Aim – Each line from the beginning of the data below through the line containing "# on the back" should be repeated exactly, please.

########################################

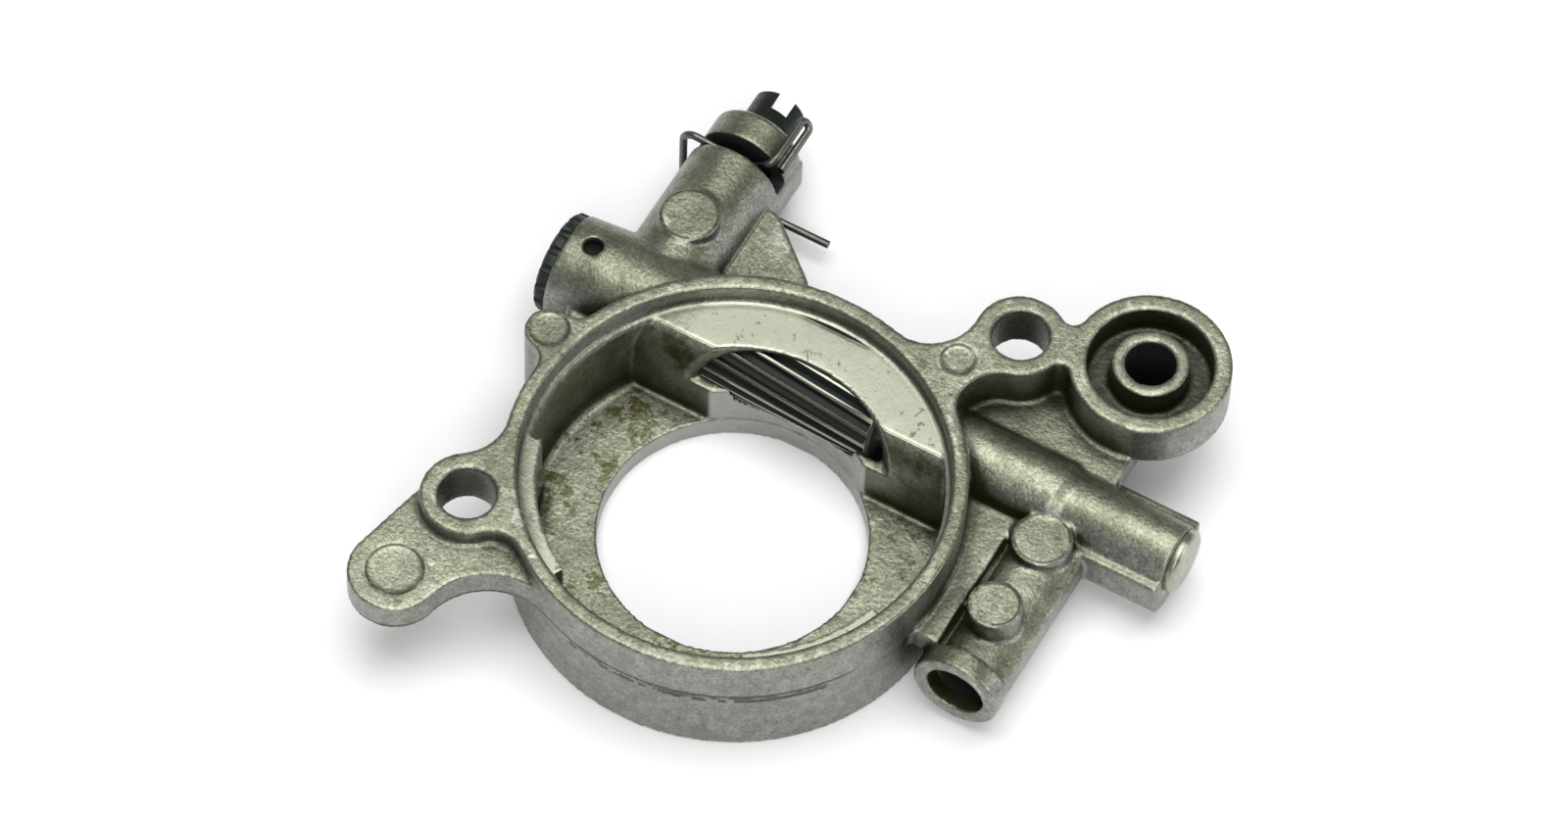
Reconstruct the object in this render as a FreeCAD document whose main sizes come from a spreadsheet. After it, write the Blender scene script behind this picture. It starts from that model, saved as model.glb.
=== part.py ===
import FreeCAD, Part
import math
import os

import Sketcher

# Chainsaw oil pump. Millimetres, +Z is the front of the casting, the origin is the crankshaft's axis
# on the back face, and X runs along the plunger barrel from its plugged end to the pump chamber.

SIZES = [
    # Cup round the crankshaft
    ("ring_radius", 22.5, "outer radius of the cup at its front face"),
    ("ring_foot_radius", 22.0, "outer radius of the cup at the back face"),
    ("ring_height", 14.3, "back face to front face"),
    ("parting_level", 9.4, "height of the die's parting line on the cup"),
    ("parting_step", 0.2, "how far the front half stands proud at the parting line"),
    ("seat_radius", 20.9, "radius of the turned seat for the cover"),
    ("seat_depth", 2.3, "depth of the cover seat below the front face"),
    ("cup_radius", 20.3, "inner radius of the cup"),
    ("floor_thickness", 2.4, "floor of the cup"),
    ("floor_corner", 1.0, "fillet between the floor and the wall"),
    ("crank_bore_radius", 13.2, "hole in the floor for the crankshaft"),
    ("wide_seat_radius", 18.75, "inner radius of the two wide stretches of the seat"),
    ("flat_gap", 0.3, "widest part of the gap between the turned flat on the barrel and the cup"),
    ("seat_gap_depth", 1.2, "depth of the gap behind that flat"),
    ("worm_radius", 15.5, "turned clearance for the worm"),
    ("worm_depth", 7.0, "depth of that clearance below the front face"),
    ("root_relief", 0.25, "how far the barrel's root stands back from the crankshaft's hole"),
    # Ears, arm and outlet boss on the front flange
    ("flange_level", 8.9, "underside of the ears, the arm and the outlet boss"),
    ("ear_radius", 4.6, "outer radius of the screw ears"),
    ("screw_hole_radius", 2.8, "clearance hole in each ear"),
    ("ear_right_x", 16.36, "right ear"),
    ("ear_right_y", 27.32, "right ear"),
    ("ear_left_x", -20.85, "left ear"),
    ("ear_left_y", -15.09, "left ear"),
    ("neck_width", 2.65, "round of the neck between the cup and the right ear"),
    ("neck_x", 12.5, "neck of the right ear"),
    ("neck_y", 21.5, "neck of the right ear"),
    ("neck_mark_y", 21.8, "ejector mark on the neck"),
    ("post_radius", 2.4, "small round post on the cup's wall"),
    ("post_x", -23.48, "post on the wall"),
    ("post_y", 5.05, "post on the wall"),
    ("post_foot_level", 4.0, "underside of the post"),
    ("arm_x", -23.1, "round end of the arm"),
    ("arm_y", -24.9, "round end of the arm"),
    ("arm_drop", 2.0, "how far the arm's face lies below the front face"),
    ("ejector_mark_depth", 0.15, "depth of the round ejector marks"),
    ("arm_mark_radius", 2.75, "ejector mark on the arm"),
    ("post_mark_radius", 1.95, "ejector mark on the post"),
    ("neck_mark_radius", 1.7, "ejector mark on the neck"),
    ("outlet_x", 28.8, "outlet boss"),
    ("outlet_y", 30.78, "outlet boss"),
    ("outlet_radius", 7.98, "outer radius of the outlet boss"),
    ("seal_groove_radius", 6.2, "outer radius of the seal groove"),
    ("seal_groove_depth", 3.2, "depth of the seal groove"),
    ("spigot_radius", 3.8, "outer radius of the outlet spigot"),
    ("spigot_bore_radius", 2.5, "bore of the outlet spigot"),
    ("outlet_foot_radius", 4.6, "round foot under the outlet boss"),
    ("outlet_foot_level", 4.2, "underside of the foot"),
    # Plunger barrel
    ("barrel_y", 16.2, "barrel axis, distance from the crankshaft"),
    ("barrel_drop", 6.65, "barrel axis, below the front face"),
    ("bore_y", 15.9, "axis of the plunger, distance from the crankshaft"),
    ("bore_drop", 7.0, "axis of the plunger, below the front face"),
    ("barrel_radius", 5.65, "outer radius of the barrel"),
    ("barrel_end_radius", 5.3, "outer radius of the barrel at its plugged end"),
    ("barrel_draft_end", -23.5, "where the barrel reaches its full radius, along X"),
    ("barrel_left", -27.7, "plugged end of the barrel"),
    ("barrel_right", 40.0, "chamber end of the barrel"),
    ("plunger_bore_radius", 4.2, "bore that the plunger runs in"),
    ("bore_shoulder", 9.6, "where the bore for the plunger ends, along X"),
    ("spring_bore_radius", 2.75, "bore round the return spring"),
    ("spring_bore_end", 20.0, "where the bore round the return spring ends, along X"),
    ("chamber_radius", 3.5, "outer radius of the barrel round the pump chamber"),
    ("flare_radius", 4.0, "outer radius of that barrel beside the cup"),
    ("flare_end", 27.0, "where it begins to taper, along X"),
    ("flare_taper", 1.2, "length of the taper"),
    ("chamber_start", 7.0, "where the thinner barrel begins inside the big one"),
    ("trough_start", 17.6, "where its square lower half begins"),
    ("trough_half_width", 4.63, "half width of the square lower half of the chamber end"),
    ("trough_top", 8.1, "top of the strip along the chamber end"),
    ("trough_bottom", 2.6, "underside of the chamber end"),
    ("trough_corner", 2.5, "rounding of the lower corners"),
    ("strip_start", 31.2, "where the strip along the chamber end begins"),
    # Webs
    ("web_thickness", 2.5, "plates between the cup and what stands beside it"),
    ("inlet_web_level", 9.2, "top of the plate beside the inlet block"),
    ("adjuster_web_level", 8.5, "top of the plate beside the adjuster boss"),
    ("wall_overlap", 0.9, "how deep the plates run into the wall of the cup"),
    # Inlet block
    ("inlet_x", 28.05, "inlet bore axis"),
    ("inlet_level", 6.1, "inlet bore axis, height above the back face"),
    ("inlet_reach", 6.85, "mouth of the inlet, below the crankshaft axis in Y"),
    ("inlet_radius", 4.5, "outer radius of the inlet mouth"),
    ("inlet_collar", 2.3, "length of the round collar at the mouth"),
    ("inlet_mouth_radius", 3.0, "wide bore at the inlet mouth"),
    ("inlet_mouth_depth", 2.1, "depth of that wide bore"),
    ("inlet_bore_radius", 2.55, "bore of the inlet"),
    ("inlet_bore_level", 5.75, "axis of that bore, height above the back face"),
    ("inlet_bore_end", 7.5, "where the inlet bore ends, along Y"),
    ("block_half_width", 4.15, "half width of the inlet block"),
    ("block_top", 7.2, "edges of the block's crowned face"),
    ("block_corner", 3.0, "rounding of the block's lower edges"),
    ("block_bottom", 2.0, "underside of the inlet block"),
    ("block_crown", 1.5, "rise of the block's face above its edges"),
    ("low_pad_radius", 3.05, "low round pad on the block"),
    ("low_pad_y", 10.55, "low pad"),
    ("low_pad_level", 9.7, "face of the low pad"),
    ("tall_pad_radius", 2.7, "tall round pad on the block"),
    ("tall_pad_y", 0.93, "tall pad"),
    ("tall_pad_level", 11.3, "face of the tall pad"),
    ("passage_x", 28.4, "oil passage, along X"),
    ("passage_radius", 1.25, "oil passage drilled through the chamber"),
    ("passage_level", 7.0, "oil passage, height above the back face"),
    ("duct_radius", 2.4, "duct round the oil passage"),
    # Adjuster boss
    ("adjuster_x", -18.75, "adjuster axis"),
    ("adjuster_radius", 4.94, "outer radius of the adjuster boss"),
    ("collar_radius", 4.75, "radius of the boss beyond the slot for the lock spring"),
    ("collar_chamfer", 0.5, "chamfer at the end of the boss"),
    ("adjuster_end", 38.6, "outer face of the adjuster boss, along Y"),
    ("adjuster_bottom", 2.0, "underside of the adjuster boss"),
    ("adjuster_pad_radius", 3.07, "round pad on the adjuster boss"),
    ("adjuster_pad_y", 24.3, "pad on the adjuster boss"),
    ("adjuster_pad_rise", 0.3, "how far the pad stands above the boss"),
    ("wire_slot_y", 34.15, "middle of the slot for the lock spring"),
    ("wire_slot_width", 1.7, "width of that slot"),
    ("wire_slot_floor", 8.05, "floor of the slot, height above the back face"),
    # Plunger
    ("running_clearance", 0.04, "between a turning piece and its bore, on the radius"),
    ("cam_end", -16.95, "tip of the plunger's cam face"),
    ("cam_rise", 1.6, "slope of the cam face across the plunger"),
    ("stroke", 1.4, "travel of the plunger"),
    ("teeth_start", -12.4, "where the teeth begin"),
    ("teeth_end", 7.7, "where the teeth end"),
    ("tooth_count", 18, "teeth round the plunger"),
    ("tooth_depth", 0.95, "depth of the teeth"),
    ("tooth_lean", 5.5, "lean of the teeth against the axis, in degrees"),
    ("tooth_tip_share", 0.2, "width of a tooth's tip, as a share of the pitch"),
    ("tooth_root_share", 0.4, "width of the gap at its floor, as a share of the pitch"),
    ("plunger_shoulder", 8.1, "end of the plunger's full radius"),
    ("neck_end", 12.0, "end of the neck that carries the thrust washer"),
    ("plunger_neck_radius", 2.4, "radius of that neck"),
    ("piston_radius", 1.85, "radius of the piston"),
    ("piston_end", 33.6, "end of the piston"),
    ("flat_start", 26.6, "where the valve flat on the piston begins"),
    ("flat_offset", 0.5, "distance of the valve flat from the axis"),
    ("edge_chamfer", 0.3, "broken edges of the turned pieces"),
    # Spring and washers
    ("washer_thickness", 0.5, "both washers"),
    ("washer_radius", 2.6, "outer radius of both washers"),
    ("washer_clearance", 0.15, "between a washer and the piston, on the radius"),
    ("spring_radius", 2.27, "mean radius of the return spring"),
    ("spring_wire", 0.3, "radius of the spring's wire"),
    ("spring_turns", 4.0, "turns of the return spring"),
    # Plugs and pin
    ("plug_flange_radius", 5.2, "radius of the end plug's flange"),
    ("plug_flange_thickness", 1.2, "thickness of that flange"),
    ("plug_length", 4.8, "how deep the end plug reaches into the bore"),
    ("plug_fit", 0.03, "between a fitted plug or pin and its hole, on the radius"),
    ("plug_notch_count", 16, "notches round the flange"),
    ("plug_notch_radius", 0.45, "radius of each notch"),
    ("pin_x", -24.95, "cross pin of the end plug"),
    ("pin_radius", 0.95, "radius of the cross pin"),
    ("pin_half_length", 4.85, "half length of the cross pin"),
    ("chamber_plug_radius", 2.9, "radius of the seat for the chamber plug"),
    ("chamber_plug_depth", 2.4, "depth of that seat"),
    ("chamber_plug_gap", 0.2, "between the chamber plug and the floor of its seat"),
    ("chamber_plug_head", 3.25, "radius of the chamber plug's head"),
    ("chamber_plug_rise", 0.9, "how far the head stands out of the barrel"),
    # Adjuster screw
    ("screw_radius", 3.0, "radius of the adjuster's body"),
    ("screw_gap", 0.4, "between the adjuster's body and the bore of the plunger"),
    ("screw_groove_radius", 1.7, "radius in the groove under the lock spring"),
    ("screw_groove_margin", 0.1, "how far that groove reaches past the boss's slot on each side"),
    ("screw_head_radius", 2.8, "radius of the adjuster's head"),
    ("screw_head_end", 42.9, "outer end of the head, along Y"),
    ("screw_step_depth", 0.6, "where the head begins, below the end of the boss"),
    ("screw_slot_width", 1.8, "screwdriver slot"),
    ("screw_slot_depth", 2.1, "screwdriver slot"),
    ("screw_slot_turn", 16.0, "turn of the slot from upright, in degrees"),
    ("seal_start", 24.0, "where the seal groove of the adjuster begins, along Y"),
    ("seal_width", 1.1, "width of the seal groove"),
    ("seal_groove_floor", 2.2, "radius at the floor of the seal groove"),
    ("seal_gap", 0.01, "between the seal and what it touches"),
    ("nose_radius", 1.2, "radius of the adjuster's nose"),
    ("nose_offset", 0.5, "how far the nose lies off the adjuster's axis"),
    ("nose_end", 16.5, "tip of the nose, along Y"),
    # Lock spring
    ("lock_wire", 0.4, "radius of the lock spring's wire"),
    ("lock_clearance", 0.1, "between the lock spring and the boss"),
    ("lock_bend", 1.4, "bend radius of the lock spring"),
    ("lock_left", -25.0, "outer side of the lock spring's loop, along X"),
    ("lock_tail", -8.4, "free end of the lock spring, along X"),
    ("lock_low", 2.45, "lower leg of the lock spring"),
    ("lock_high", 10.35, "upper corner of the lock spring's loop"),
    ("lock_pass", 9.85, "upper leg of the lock spring inside the boss's slot"),
    ("lock_rise_x", -17.3, "where that leg begins to rise to the hook, along X"),
    ("hook_angle", 47.0, "outgoing leg of the hook, in degrees round the boss"),
    ("hook_return_angle", 33.5, "returning leg of the hook, in degrees round the boss"),
    ("lock_hook_end", 40.5, "outer end of the lock spring's hook, along Y"),
    ("hook_stop", 0.4, "how far the hook's end stays from the middle of the slot"),
    ("hook_turn_share", 0.45, "bend radius at the hook's tip, as a share of the width between its legs"),
]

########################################

Worked solution –
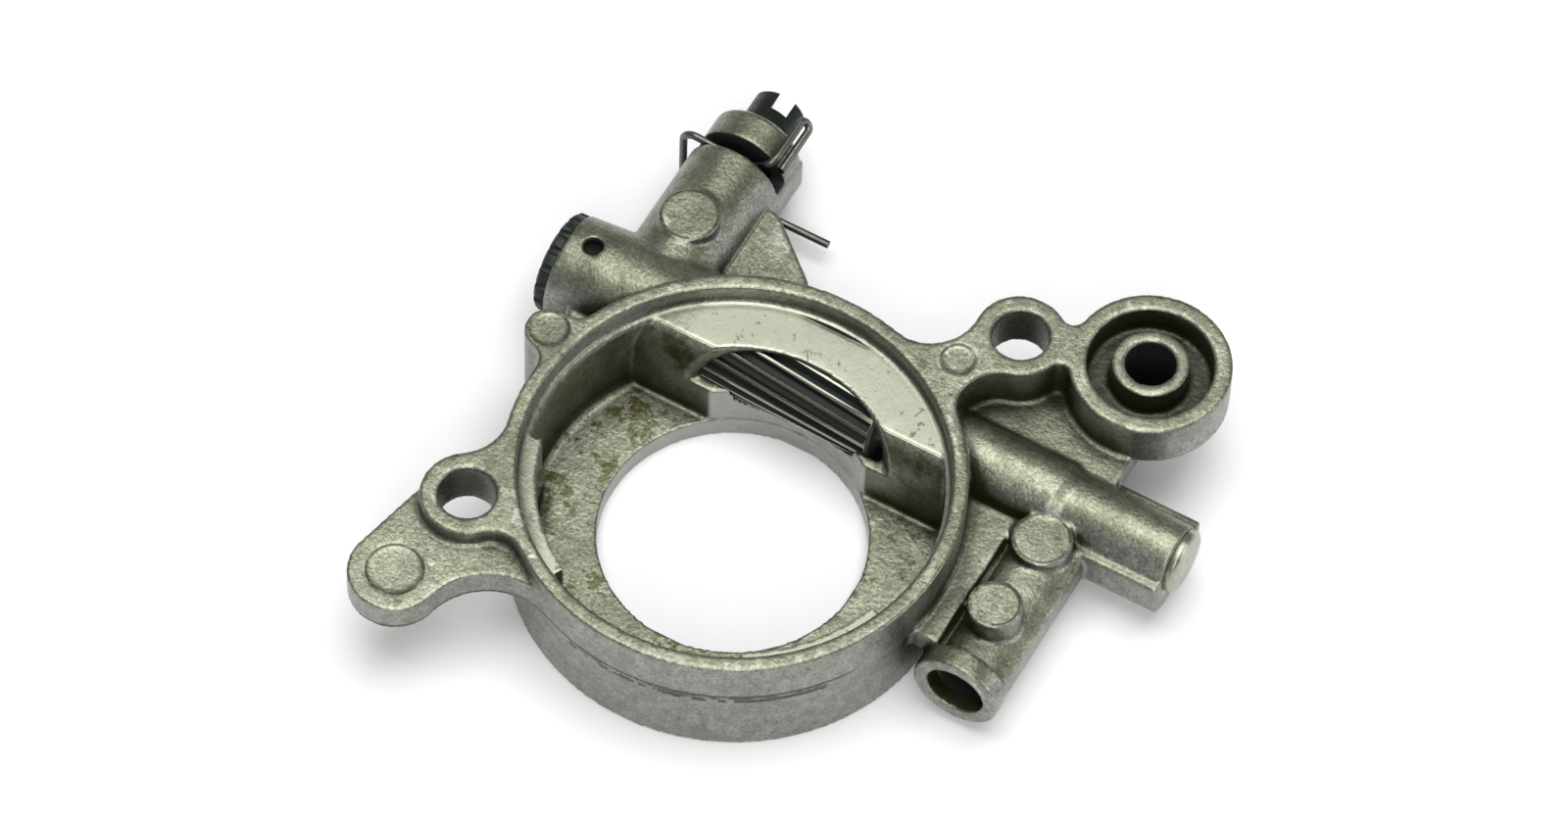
Reconstruct the object in this render as a FreeCAD document whose main sizes come from a spreadsheet. After it, write the Blender scene script behind this picture. It starts from that model, saved as model.glb.
=== part.py ===
import FreeCAD, Part
import math
import os

import Sketcher

# Chainsaw oil pump. Millimetres, +Z is the front of the casting, the origin is the crankshaft's axis
# on the back face, and X runs along the plunger barrel from its plugged end to the pump chamber.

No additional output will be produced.